Matt Bartkowski needs to go: I normally never single out just one player (there are some that will get their’s too), but Matt Bartkowski was absolutely brutal throughout the entire series against Montreal. There is no way this guy is a member of the B’s next season. Whether it be the bonehead plays, brutal penalties, and the awful positioning; it’s safe to say he won’t be back.
Brad Marchand probably needs to go too: Remember when everyone used to love Brad Marchand’s antics? Do you also remember that time Brad Marchand was an effective weapon in the playoffs? Good, because that was 3 years ago. I do like Marchand, but I think it has gotten to the point where his shtick is hurting the Bruins’ more than it is benefitting them. The refs are on to him and he is being called for penalties more than he is goading opposing players in to taking them. I am starting to think his time is up.
Players replacing players: I am a big fan of Chris Kelly and Adam McQuaid, but I believe there are two players who have played them out of Boston. Carl Soderberg has completely emerged as a legitimate scoring threat on the third line. Moving him to center was a big time to move that helped him elevate his game to new heights. In the same regard; I believe Kevan Miller has totally played Adam McQuaid out of town. I don’t think Miler is a better player, but he makes nearly half of McQuaid’s annual salary. Soderberg also makes less than Kelly. If this team hope to re-sign all of its free agents with ease, they will need to free up some space.

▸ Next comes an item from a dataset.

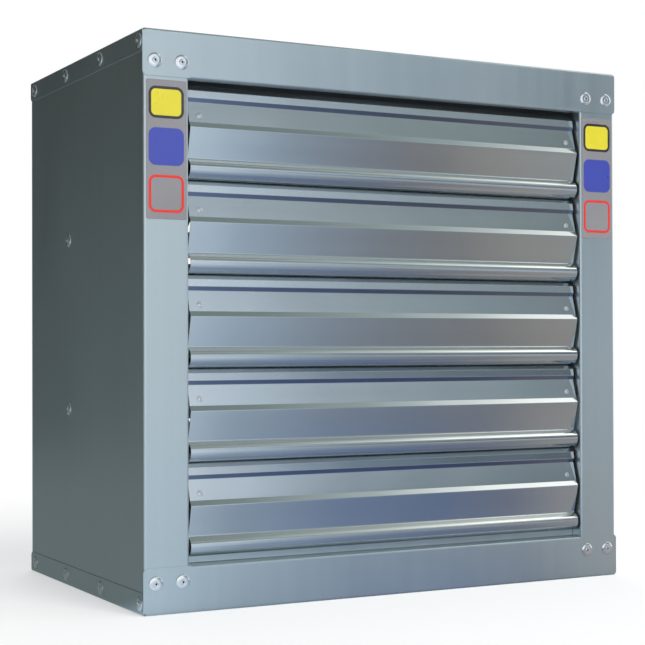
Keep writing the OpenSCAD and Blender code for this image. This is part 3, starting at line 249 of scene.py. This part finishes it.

Dougie Hamilton and Torey Krug are the real deal: If you can take on positive out of the Bruins’ doomed Stanley Cup run this season; it should be the fact that Dougie Hamilton and Torey Krug were arguably the best two players for the team. Krug led the team with 2 goals and 8 assists in all 12 of the team’s playoff games, and Hamilton played legitimate top pairing minutes while contributing offensively with 2 goals and 5 assists. A lot of people talk about the “window” with this team referring to when Zdeno Chara will retire, but I believe the window can be extended as Hamilton develops into a star in the NHL.